Anyway, a few months removed from the latest draft I began to realize how downright depressing the story was. The main character Darin (who was once Duncan, and later, Bruce) was a cemetery groundskeeper. Heck, the novel began in a damn cemetery, where a vengeful Paul and his dying mother was visiting his dead father’s grave. How did Paul’s father end up buried? He was sent there after a teenage Darin set fire to his business many years ago. Furthermore, on the surface Darin seemed the kind of chap parents instruct their children to avoid on the walk to the school bus stop. Happy days are here again! This time around Marcy was a vocal atheist who harbored a hatred for her abusive past. Regardless, she was still the most animated and excitable of the characters, and sometimes a comic relief. She even could make Darin smile. Another character made his debut, Marcy’s best friend, her dog Random. Darin’s boisterous friend Mitch returned. God came back too; He is referenced in one scene as the target of a wrathful Mitch who aims his shotgun’s crosshairs skyward. This scene was a highlight and graduated to Save Me, Rip Orion, as did several other scenes.
I named this third version of the novel Anymore Forever. Sounds charming!
I also participated in a writer’s group. I don’t know whether or not to recommend writer’s groups. In the six weeks I was involved, six to ten people gathered in a conference room at the Children’s Institute in Squirrel Hill. Each week the group edited one of the writer’s works. One week the first chapter of my novel was critiqued. I evaluated five other writer’s pieces over the remaining five weeks. Do the math and consider the ratios. However I received enough suggestions and helpful tidbits that I do not regret involving myself. Another tool that a writer must utilize is his internal filter. Some critics fire so many suggestions that one must be able to decipher which to seriously consider and which to cast into the gutter. One group member in particular took grave issue with the physical positioning of the three character in the cemetery in chapter one; he believed I warped physics several times. I didn’t necessarily agree but I kept his comments in mind when I wrote a similar scene in Save Me, Rip Orion.

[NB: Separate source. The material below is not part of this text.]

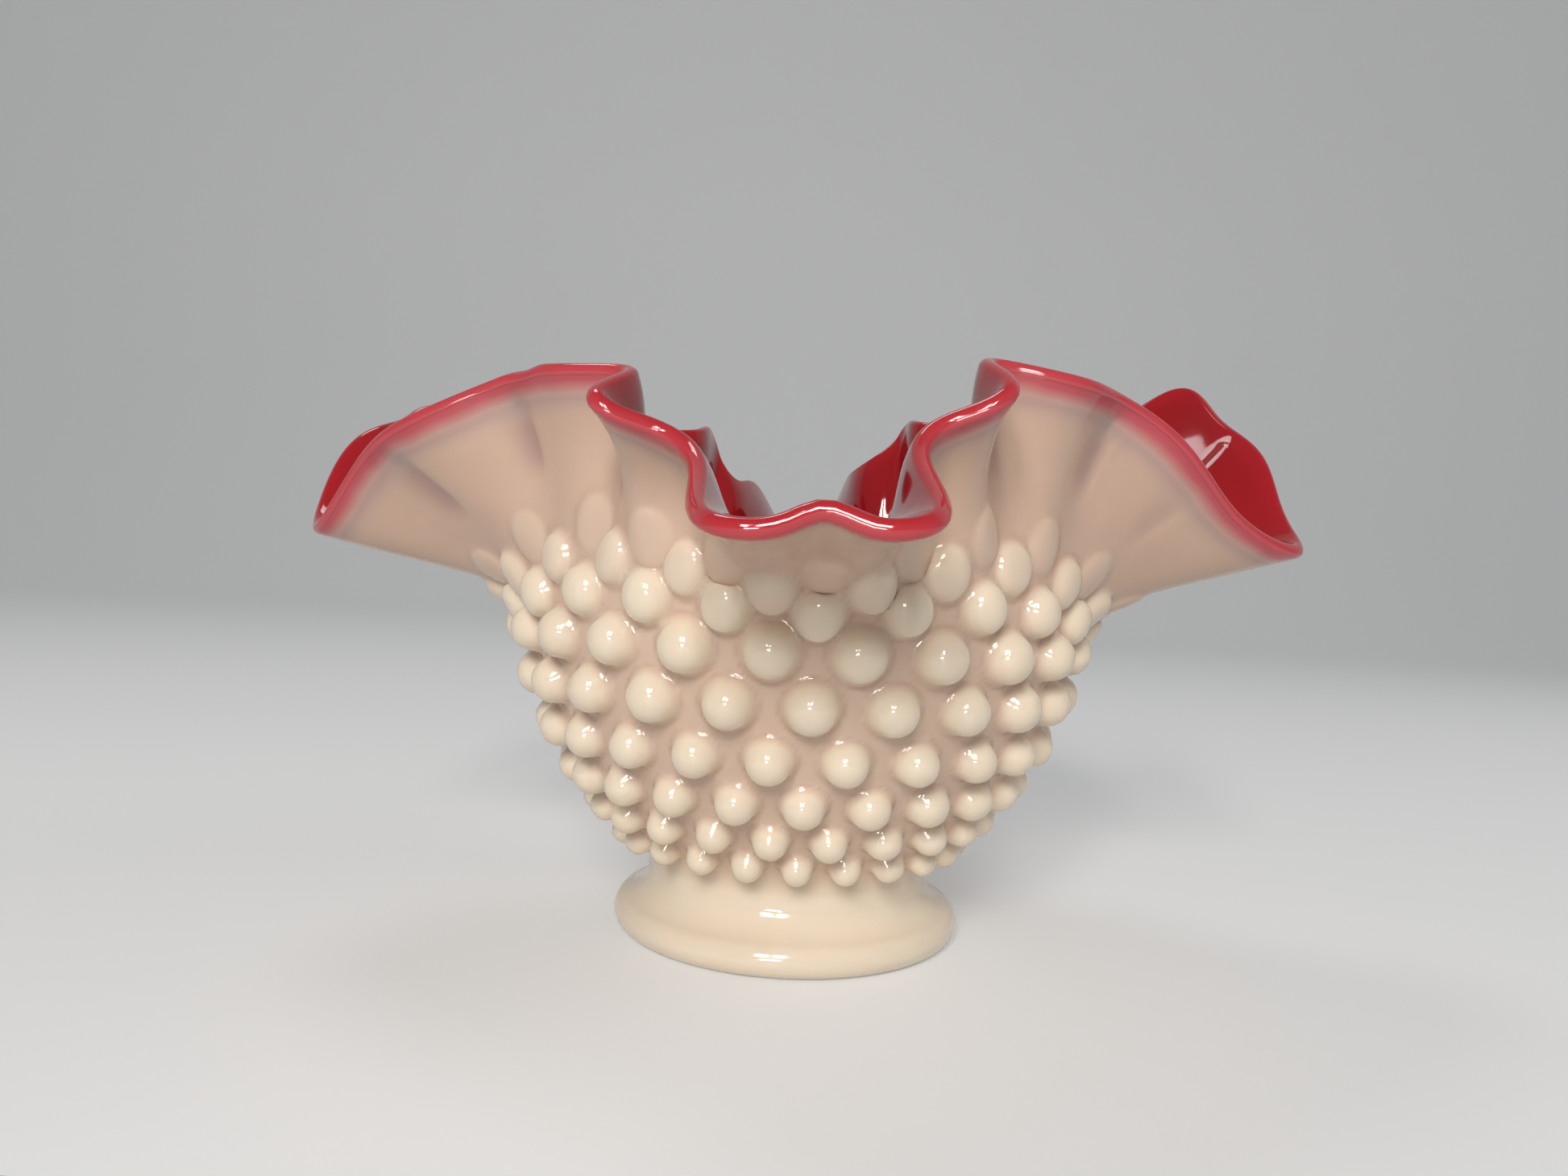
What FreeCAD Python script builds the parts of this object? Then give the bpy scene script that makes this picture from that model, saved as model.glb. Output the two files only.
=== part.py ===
import FreeCAD, Part
import math
import os

# A footed hobnail vase in cased glass, in millimetres.
# The frame stands on the table: Z up, origin at the centre of the foot's ground ring,
# -Y is the front, where the rim dips lowest towards the viewer, and +X is its right.
#
# Two gathers of glass, fused face to face, make the vase:
#   milk_glass_body  the outer gather: foot, bowl, hobnails and the outside of the ruffled skirt
#   ruby_lining      the inner gather: a thin skin from the bowl's floor up to the rolled lip

# ---- foot -------------------------------------------------------------------------------------
foot_radius = 28.6            # widest point of the foot's rounded edge
foot_edge_height = 4.8        # the rounded edge runs from the table up to here
foot_edge_inset = 1.0         # how far the edge has turned back in at its top
ground_ring_inner = 24.2      # the flat ring that touches the table starts here
foot_recess_depth = 2.4       # hollow under the foot, inside the ground ring
foot_recess_flat_radius = 19.0
neck_radius = 23.2            # waist between foot and bowl
neck_height = 8.8
foot_slope_sag = 0.5          # how far the foot's top sags below a straight slope up to the waist
neck_hollow = 0.7             # how far the side is drawn in between the waist and the bowl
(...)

The good news came in January. Kait learned on a Friday that her follow-up test after her procedure was normal. We celebrated by walking through a snowstorm to an Indian restaurant in Squirrel Hill. I remember the day well. Just five days later she woke me up a half hour before my alarm clock detonated. She told me she was pregnant. I hugged her and congratulated her, and then dozed off again. When I came to, I was thrilled because she was.
I knew I wanted…I knew I needed to write a fourth version of the novel. I needed to make Darin someone for who the reader cheered. I wanted to lighten the dark tone of Anymore Forever. I needed to inject humor—good old-fashioned humor. I needed the next novel to better reflect my usually jaunty personality yet maintain a measure of a brutal edge. What’s more, I needed a theme. But at the same time, I knew I wanted so much of Anymore Forever to graduate to the fourth draft.
After I marked a black X on the calendar the day of September 18, 2012, the baby’s prospective birth date, I knew the time remaining to write and edit the fourth draft was, well, numbered. An idea belted me one day at work. A theme soon followed. An audible “click” echoed amongst the Monongahela River Valley. Save Me, Rip Orion was conceived in a drab office cubicle and quickly began growing in my mind’s womb.